When Kubrick went on to theorize about extraterrestrial life and the origins of evolution in an absurdly long but particularly interesting interview with none other than Playboy, it only added to the allure of the movie—a deconstruction of the thinking behind the genius. Decades on, it's kind of like a modernized version of the DVD special feature, only tucked away in the depths of the internet instead, waiting to be stumbled across by avid super fans.
And like so many great cult movies—from Apocalypse Now to Pulp Fiction—there are about a billion other urban legends that surround its making, each story adding a little extra magic. Did you know Dullea got told there were rocket ships in his future by a palm reader a week before Kubrick offered him the role? Or that the title was inspired by Homer's The Odyssey? Or that 2001 was so ahead of its time that Samsung referenced the tablets the astronauts used in it to wriggle their way out of a lawsuit with Apple over copyright?

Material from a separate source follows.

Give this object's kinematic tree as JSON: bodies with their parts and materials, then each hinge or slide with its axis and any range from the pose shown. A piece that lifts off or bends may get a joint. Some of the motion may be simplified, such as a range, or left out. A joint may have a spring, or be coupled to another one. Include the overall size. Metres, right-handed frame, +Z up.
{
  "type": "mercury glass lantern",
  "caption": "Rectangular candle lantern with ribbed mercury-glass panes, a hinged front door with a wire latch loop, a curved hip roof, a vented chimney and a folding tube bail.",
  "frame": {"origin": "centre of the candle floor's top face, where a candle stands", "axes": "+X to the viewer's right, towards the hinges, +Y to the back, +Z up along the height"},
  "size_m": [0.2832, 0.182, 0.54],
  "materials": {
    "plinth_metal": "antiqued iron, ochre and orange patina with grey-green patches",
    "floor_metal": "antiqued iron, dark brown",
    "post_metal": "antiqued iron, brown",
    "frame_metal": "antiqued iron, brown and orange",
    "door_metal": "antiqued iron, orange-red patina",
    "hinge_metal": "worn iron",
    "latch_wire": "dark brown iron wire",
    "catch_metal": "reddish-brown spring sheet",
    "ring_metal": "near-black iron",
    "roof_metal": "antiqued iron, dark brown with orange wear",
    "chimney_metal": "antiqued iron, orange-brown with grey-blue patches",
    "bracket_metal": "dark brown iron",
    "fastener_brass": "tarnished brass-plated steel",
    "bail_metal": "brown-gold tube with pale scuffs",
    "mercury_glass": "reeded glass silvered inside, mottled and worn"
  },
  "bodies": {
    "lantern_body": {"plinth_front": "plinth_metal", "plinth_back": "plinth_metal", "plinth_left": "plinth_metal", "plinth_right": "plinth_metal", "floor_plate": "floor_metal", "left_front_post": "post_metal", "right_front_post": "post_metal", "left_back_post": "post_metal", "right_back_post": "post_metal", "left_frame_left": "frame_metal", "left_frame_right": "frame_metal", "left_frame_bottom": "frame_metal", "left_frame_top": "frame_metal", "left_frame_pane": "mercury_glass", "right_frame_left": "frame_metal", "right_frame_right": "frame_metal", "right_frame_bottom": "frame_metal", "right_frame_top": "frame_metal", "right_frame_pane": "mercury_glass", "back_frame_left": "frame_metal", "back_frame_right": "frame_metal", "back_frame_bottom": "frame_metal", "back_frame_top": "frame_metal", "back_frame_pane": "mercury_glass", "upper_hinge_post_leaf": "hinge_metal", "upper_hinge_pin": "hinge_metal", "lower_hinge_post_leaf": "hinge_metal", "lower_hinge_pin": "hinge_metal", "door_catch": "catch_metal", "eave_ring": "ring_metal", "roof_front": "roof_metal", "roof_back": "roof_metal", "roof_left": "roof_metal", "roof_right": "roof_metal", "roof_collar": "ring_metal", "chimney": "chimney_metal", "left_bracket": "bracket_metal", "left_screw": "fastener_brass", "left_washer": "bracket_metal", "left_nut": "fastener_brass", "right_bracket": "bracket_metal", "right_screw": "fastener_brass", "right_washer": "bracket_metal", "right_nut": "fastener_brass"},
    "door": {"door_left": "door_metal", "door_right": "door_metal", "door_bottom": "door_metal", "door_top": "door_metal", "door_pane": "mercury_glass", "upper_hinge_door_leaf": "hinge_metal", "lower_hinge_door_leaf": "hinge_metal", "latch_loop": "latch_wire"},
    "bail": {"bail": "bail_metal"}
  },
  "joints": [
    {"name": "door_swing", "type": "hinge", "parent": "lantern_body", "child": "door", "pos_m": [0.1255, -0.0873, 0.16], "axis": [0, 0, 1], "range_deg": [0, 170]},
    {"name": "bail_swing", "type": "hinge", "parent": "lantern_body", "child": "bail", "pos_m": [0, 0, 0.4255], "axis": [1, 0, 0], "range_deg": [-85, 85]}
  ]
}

Long story short, 2001 is fucking great, and anyone who can sit through it that first time will probably want to watch it time and again forever and always. Every shot is perfectly framed (if it had been made today, people who make GIFs would rejoice for sure) and the soundtrack—though I can't say I've ever willingly sat down to enjoy classical music, except in this particular context—only adds to the balletic movement of the spacecrafts that roll across the galaxy and the all-encompassing epicness the film embodies.
Hopefully, with or without the suped-up BFI trailer, new generations of film lovers will continue to give 2001 the chance to blow their comparably tiny little minds. Dullea maintains that "the genius of the film, which is all Kubrick, is that it has appealed to generation after generation." But for those who can't make it through the thing? As Lockwood so aptly notes, "Who fucking cares."